With the fate of their “jihad” at stake, the Taliban will likely wage an all-out guerrilla war in the coming months to protect its primary source of revenue. Taliban leaders know that many of their fighters joined their cause only because they pay well and jobs are non-existent in impoverished Afghanistan. If the funds disappear, so will the fighters.
Although casualties are expected to rise in the early stages of the surge, the Marines on the ground have several advantages as they attempt to root out the thriving drug trade. First, they will have good intelligence. Eighty Drug Enforcement Agency agents were sent to Afghanistan earlier this year to help the military “to most effectively cripple or destroy” heroin production. Moreover, after eight years in Afghanistan, American and NATO intelligence agents already know a lot about southern Afghanistan’s drug operations and the Taliban leaders behind them.

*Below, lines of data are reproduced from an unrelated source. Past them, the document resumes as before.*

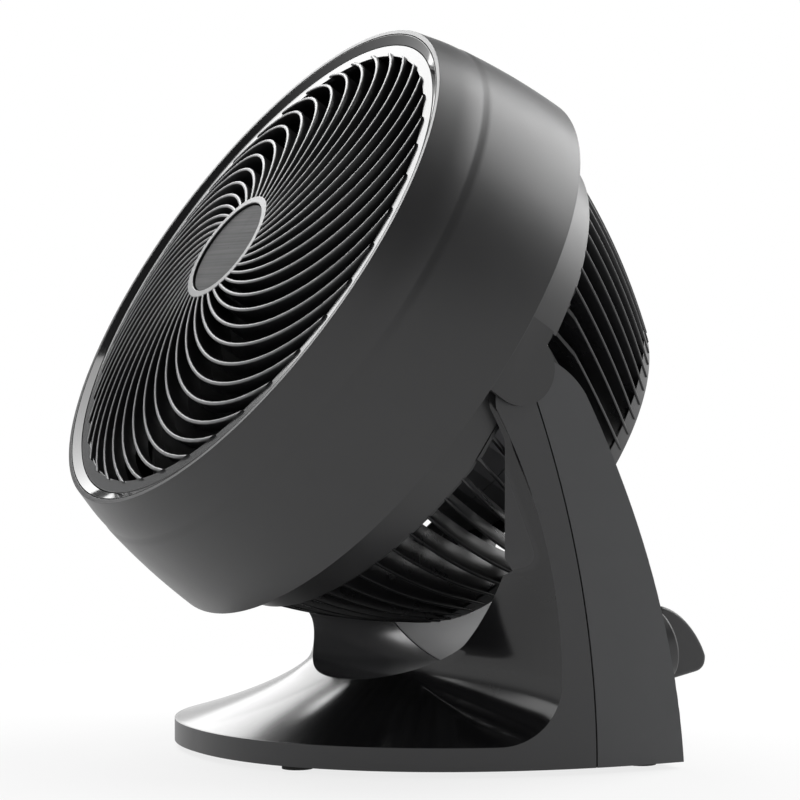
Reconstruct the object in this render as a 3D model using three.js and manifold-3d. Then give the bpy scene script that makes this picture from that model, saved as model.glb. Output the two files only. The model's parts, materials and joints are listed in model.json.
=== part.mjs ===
// Air circulator fan on a U-shaped tilting stand.
// Millimetres, +Z up, the air blows towards -Y. The origin is the centre of the footprint box on the floor.
// The head is drawn level in its own frame: its axis is the frame's Y axis, and `forward` below is a
// distance in front of the tilt pivot, which lies on that axis. The head's group then tilts about X.

import * as THREE from 'three';
import { mergeVertices } from 'three/addons/utils/BufferGeometryUtils.js';
import Module from 'manifold-3d';

const wasm = await Module();
wasm.setup();

// ---------------------------------------------------------------- driving dimensions

const CLEARANCE = 0.35;            // fixed joint between two mouldings
const RUNNING_CLEARANCE = 0.7;     // beside anything that turns
const FACETS = 48;                 // round the large rings
const SIMPLIFY_TOLERANCE = 0.05;   // on surfaces after joins and cuts
const SMALL_FACETS = 20;           // round the motor and other small turned pieces

const TILT_DEG = 33.6;             // how far the head looks up as it stands

// head: shroud, bezel and neck
const RIM_FORWARD = 95.2;
const RIM_RADIUS = 142.2;
const SHROUD_REAR_FORWARD = 16;
const SHROUD_FLARE = 14.5;         // from the rim to the rear edge
const SHROUD_REAR_RADIUS = RIM_RADIUS + SHROUD_FLARE;
const SHROUD_SHOULDER_FORWARD = 78;
const SHOULDER_FLARE = 5.6;        // from the rim to the shoulder behind it
const SHROUD_SHOULDER_RADIUS = RIM_RADIUS + SHOULDER_FLARE;
const SHROUD_BULGE = 1.4;
const SHROUD_WALL = 2.4;
const BEZEL_WIDTH = 7.4;
const BEZEL_INNER_RADIUS = RIM_RADIUS - BEZEL_WIDTH;
const BEZEL_DROP = 2.45;
const BEZEL_WALL = 2;
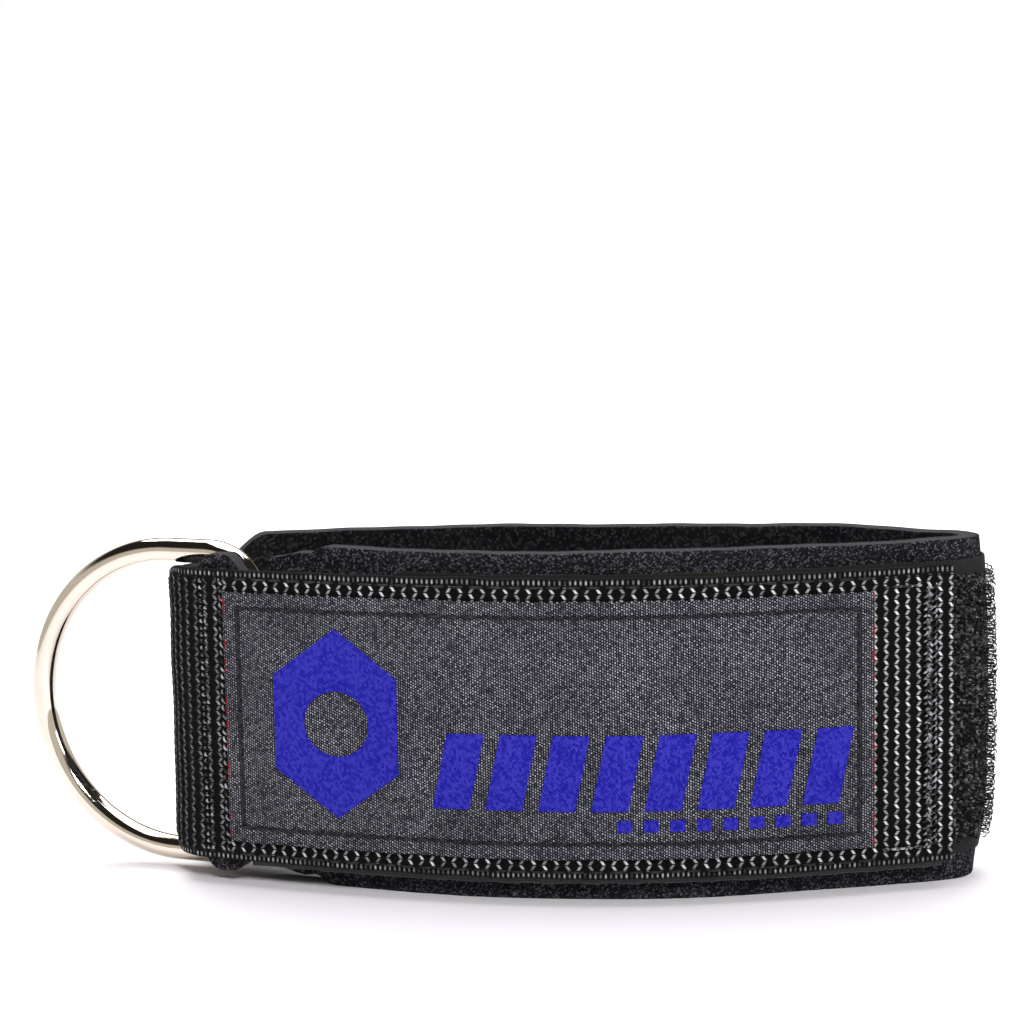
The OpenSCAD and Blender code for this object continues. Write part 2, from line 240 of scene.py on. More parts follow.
def new_object(name, vertices, faces, uvs, material):
    """Makes a smooth mesh from vertices in millimetres, with a UV map in millimetres."""
    mesh = bpy.data.meshes.new(name)
    mesh.from_pydata((np.asarray(vertices) * MM).tolist(), [], faces)
    mesh.polygons.foreach_set("use_smooth", [True] * len(mesh.polygons))
    loops = np.zeros(len(mesh.loops), int)
    mesh.loops.foreach_get("vertex_index", loops)
    layer = mesh.uv_layers.new(name="weave")
    layer.data.foreach_set("uv", np.asarray(uvs, float)[loops].ravel())
    mesh.materials.append(material)
    mesh.set_sharp_from_angle(angle=math.radians(62))
    mesh.update()
    obj = bpy.data.objects.new(name, mesh)
    bpy.context.scene.collection.objects.link(obj)
    return obj


def loop_faces(n, m, first=0):
    """Quads of a tube of n stations with m points round each, and its two end caps."""
    i = np.arange(n - 1)[:, None] * m
    j = np.arange(m)[None, :]
    k = (j + 1) % m
    quads = np.stack([i + j, i + k, i + m + k, i + m + j], axis=-1).reshape(-1, 4) + first
    caps = []
    for row, flip in ((0, True), (n - 1, False)):
        for a in range(m // 2 - 1):
            cap = [row * m + a, row * m + a + 1, row * m + m - 2 - a, row * m + m - 1 - a]
            caps.append([first + v for v in (cap if flip else cap[::-1])])
    return quads.tolist() + caps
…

Just as important, the troops will not be acting in isolation. The strategy to starve the Taliban of its drug money is also being implemented outside of Afghanistan. For instance, there is now an international ban in place on shipping those chemicals, like acetic anhydride, which are used in the processing of heroin in Afghanistan and Pakistan. These chemicals still may be smuggled into the country, but at greater cost to the drug dealers. Security agencies are also on the lookout for any Afghan drug money going through their countries’ banks.

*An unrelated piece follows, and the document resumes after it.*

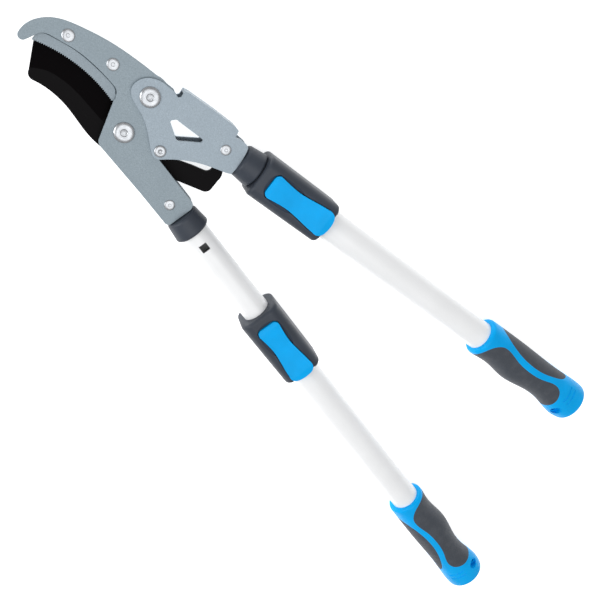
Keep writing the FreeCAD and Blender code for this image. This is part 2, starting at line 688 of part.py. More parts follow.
def make_inner_tubes():
    """Both inner tubes with their lock holes, and the guide that closes each one's far end."""
    outer = "(sizes.tube_r - sizes.tube_wall - sizes.slide_gap)"
    inner_r = size("tube_r") - size("tube_wall") - size("slide_gap")
    shoe_r = size("tube_r") - size("tube_wall") - size("pin_fit")
    for side in ("left", "right"):
        collar_end = size(side + "_collar_x") + size("collar_len")
        start = collar_end - size("socket_depth")
        first_hole = collar_end + size("clamp_gap") + size("lock_tooth_x")
        holes = [first_hole + step * size("lock_step") for step in range(int(size("lock_steps")) + 1)]
        make_tube(side + "_inner_tube", side, start, "sizes.inner_tube_len", outer, holes)
        end = start + size("inner_tube_len")
        spigot_r = inner_r - size("tube_wall") - GLUE_GAP
        shoe_end = end + size("guide_len")
        profile = Outline(end - 14, 0).line((end - 14, spigot_r), (end, spigot_r), (end, shoe_r))
        profile.line((shoe_end - 1.5, shoe_r), (shoe_end, shoe_r - 1.5), (shoe_end, 0))
        body = new_body(side + "_tube_guide")
        turn(body, profile.close(), "H_Axis")
        finish_node(body, side + "_tube_guide", side)


def lever_outline(gap=0.0, open_ended=False):
    """A lock lever seen from above: a square lock end, a waist and a broad round thumb end.

    The well that it lies in is the same outline with a gap all round, open past the thumb end.
    """
    start, length = size("lever_x") - gap, size("lever_len") + 2 * gap
    head, waist, thumb = (size(name) + gap for name in ("head_half", "waist_half", "thumb_half"))
    end = start + length
    corner = 4.5
    sides = [(0.19, 0.45 * head + 0.55 * waist), (0.36, waist), (0.62, 0.5 * (waist + thumb)), (0.84, thumb)]
    outline = Outline(start, corner - head).arc((start + 1.3, 1.3 - head), (start + corner, -head))
    outline.curve(*[(start + share * length, -half) for share, half in sides])
    if open_ended:
        far = size("clamp_len") + 5.0
        outline.line((far, -thumb), (far, thumb), (start + sides[-1][0] * length, thumb))
    else:
        outline.arc((end - 3.0, 1.8 - thumb), (end - 1.0, 5.0 - thumb))
        outline.arc((end, 0), (end - 1.0, thumb - 5.0))
        outline.arc((end - 3.0, thumb - 1.8), (start + sides[-1][0] * length, thumb))
    outline.curve(*[(start + share * length, half) for share, half in sides[-2::-1]], (start + corner, head))
    return outline.arc((start + 1.3, head - 1.3), (start, head - corner)).close()


def rounded_box(half_width, half_height, corner):
    """A rectangle about the origin with round corners."""
    flat, rise = half_width - corner, half_height - corner
    bow = corner * math.sqrt(0.5)
    outline = Outline(-flat, -half_height).line((flat, -half_height))
    outline.arc((flat + bow, -rise - bow), (half_width, -rise)).line((half_width, rise))
    outline.arc((flat + bow, rise + bow), (flat, half_height)).line((-flat, half_height))
    outline.arc((-flat - bow, rise + bow), (-half_width, rise)).line((-half_width, -rise))
    return outline.close_arc((-flat - bow, -rise - bow))


def is_rim(edge):
    """Whether an edge lies square across the handle."""
    return edge.BoundBox.XLength < 0.01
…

Besides destroying the Taliban’s finances, the Helmand offensive is expected to produce other benefits. It will extend the Afghan government’s writ to areas of the country where it had little representation and make these areas secure for the upcoming elections in August. Government corruption is also expected to decrease, since the drug lords will have less money to bribe officials, a major problem in Afghanistan. In addition, the Taliban will no longer be able to buy the loyalty of various tribes whose support for the Taliban is conditional on such subsidies. That may help advance the political reconciliation that continues to elude the war-ravaged country.
While the Taliban is the direct target of the new offensive, the surge may also have a broader aim: to force the jihadist forces in the Afghan-Pakistan theater to fight a two-front war. The Pakistani army recently launched its own offensive into the Swat Valley and Waziristan, the sanctuary of the Afghan Taliban and headquarters of al-Qaeda and the Pakistani Taliban. The effect was immediately noticeable in Afghanistan. Hundreds of Pakistani Taliban and foreign al Qaeda fighters were reported to have crossed the border back into Pakistan to confront the danger there.

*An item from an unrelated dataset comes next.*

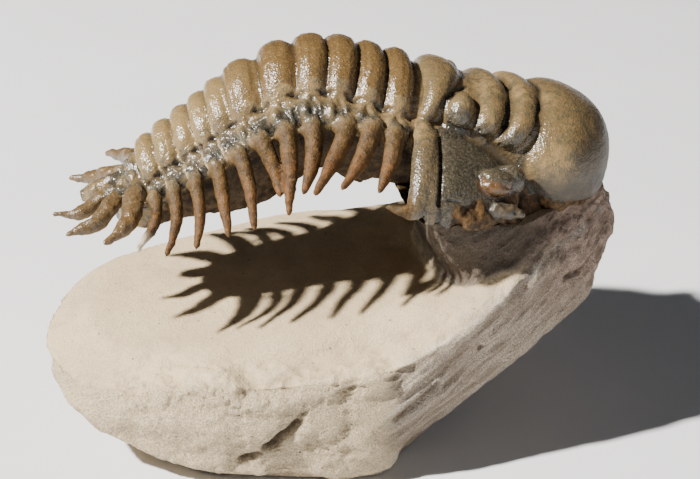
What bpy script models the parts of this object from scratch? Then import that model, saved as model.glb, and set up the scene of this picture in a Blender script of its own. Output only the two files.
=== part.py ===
"""Spiny trilobite fossil arching over the limestone block that holds its head.

Two solids, in metres, +Z up, the block resting on Z = 0:
  trilobite  head shield, eleven thorax segments with free spines, tail shield and the rock
             fill under them, all grown together as one stone piece
  matrix     the limestone block: a nearly level top, a raised neck under the head, an
             undercut right side and a flat underside

The animal's plane of symmetry is the XZ plane and its head points to +X. Shapes are laid out
in millimetres, fused with a voxel remesh, shaped further by moving vertices, and thinned.
"""

import math

import bmesh
import bpy
import numpy as np
from mathutils import Matrix, Vector

MM = 0.001

# Thorax, segment 1 next to the head: the crest of each axial ring in the plane of symmetry.
# The twelfth row is the first ring of the tail shield and the thirteenth its rear part.
CREST = (
    (8.6, 46.9),
    (5.3, 47.9),
    (1.6, 48.9),
    (-2.4, 49.2),
    (-6.8, 48.3),
    (-11.5, 46.0),
    (-14.4, 43.8),
    (-16.6, 42.1),
    (-18.7, 40.4),
    (-21.0, 38.7),
    (-23.2, 36.9),
    (-25.0, 34.8),
    (-26.6, 32.6),
)
PITCH = (-14.0, -12.0, -4.0, 6.0, 16.0, 25.0, 30.5, 33.5, 35.5, 37.0, 39.5, 43.5, 49.0)
SEGMENTS = 11
AXIS_HALF_FRONT = 7.0
AXIS_HALF_BACK = 4.5
ARCH_FRONT = 4.9
ARCH_BACK = 3.4
RING_SWEEP = 1.1  # how far the furrow end of a ring lies behind its crest
FILL_DEPTH_FRONT = 11.8  # depth of the rock fill below the axial furrows
FILL_DEPTH_BACK = 5.4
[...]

One irony of the “new” surge is that it is not very new at all. Both the Afghanistan surge and the decision to target the heroin industry are products of the Bush era. Called the “quiet surge,” the surge was initially announced by former President George Bush more than a year ago when he ordered 7,500 to 10,000 additional troops to be sent to Afghanistan in 2009. Base camp and infrastructure plans for 17,000 to 30,000 more soldiers were already being mapped out in Afghanistan last July. By late 2008, according to The Times of London, the troop increase was “already so detailed that the Pentagon has plans down to the last latrine and bullet.”
As for the decision to destroy the drug trade in southern Afghanistan, it was taken at a NATO conference in Hungary last October. British troops were the first to act on the new strategy, launching a raid last February that netted $100 million in heroin and destroyed four drug factories. International forces captured a further 17 tons of heroin in another raid in March.
While President Obama devised neither the surge strategy nor the decision to destroy the Afghan drug trade, he does deserve credit for recognizing the value of these Bush-era policies and for executing them. Obama has previously described the Afghan conflict as “winnable.” The new surge is a welcome sign that, whatever his disagreements with his predecessor, he still intends to win it.